Overall = 55 × (Exposure / 100) + 45 × (Fragility / 100)
The 55/45 weighting slightly prioritizes Exposure because it is generally a more consistent metric than Fragility.
Each score captures a distinct dimension of risk, and a more comprehensive view is derived from the aggregate:
| Score | Measures | Type of Risk | Relevance | Significance |
|---|---|---|---|---|
| Exposure | Other assignees' forward citations | External pressure | FTO, litigation | Predicts infringement/competition risk |
| Fragility | Prior-art diversity & narrowness | Internal structural weakness | Prosecution, IP counsel | Predicts invalidity/design-around vulnerability |
| Overall | Weighted blend | Vulnerabilities and risks | IP portfolio management | Sort/prioritize IP assets |
Aggregate Implications: What patents are highly relevant to some or one other assignee(s), which patents are estimated to be sunk costs now, where should future AI/ML IP investments be directed.
Encroachment analysis tracks how target assignees are citing patents/publications held by a source assignee over time. When a target assignee's patent cites a source assignee's patent/publication, there is an implication of relevancy in a technology space.

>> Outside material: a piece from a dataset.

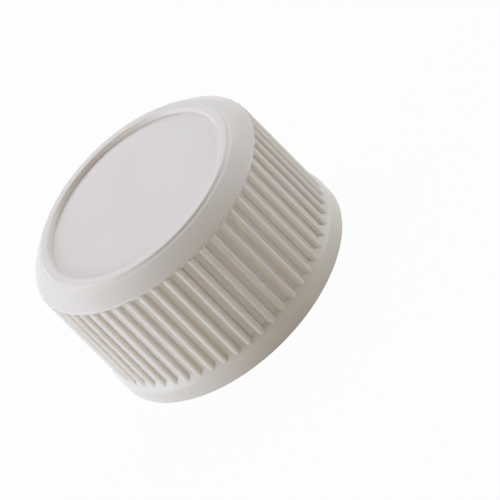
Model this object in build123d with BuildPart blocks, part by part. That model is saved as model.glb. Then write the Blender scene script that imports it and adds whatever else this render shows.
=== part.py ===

Monitoring encroachment trends may assist in early identification of licensing potential, technology areas of increasing value, and/or potential infringement actions.
Please note that citation data for the patents and publications available in the SynapseIP database may be incomplete. For clarity and relevancy, cited patents and publications filed prior to 2007 (approximately) may be absent. Backward citations are currently available only for patents. Contact support@phaethon.llc to request extension of this feature to publications. Additionally, foreign references and non-patent literature are excluded at this time. As set forth in the SynapseIP Terms of Service, no express or implied warranties are made regarding the completeness of the available dataset.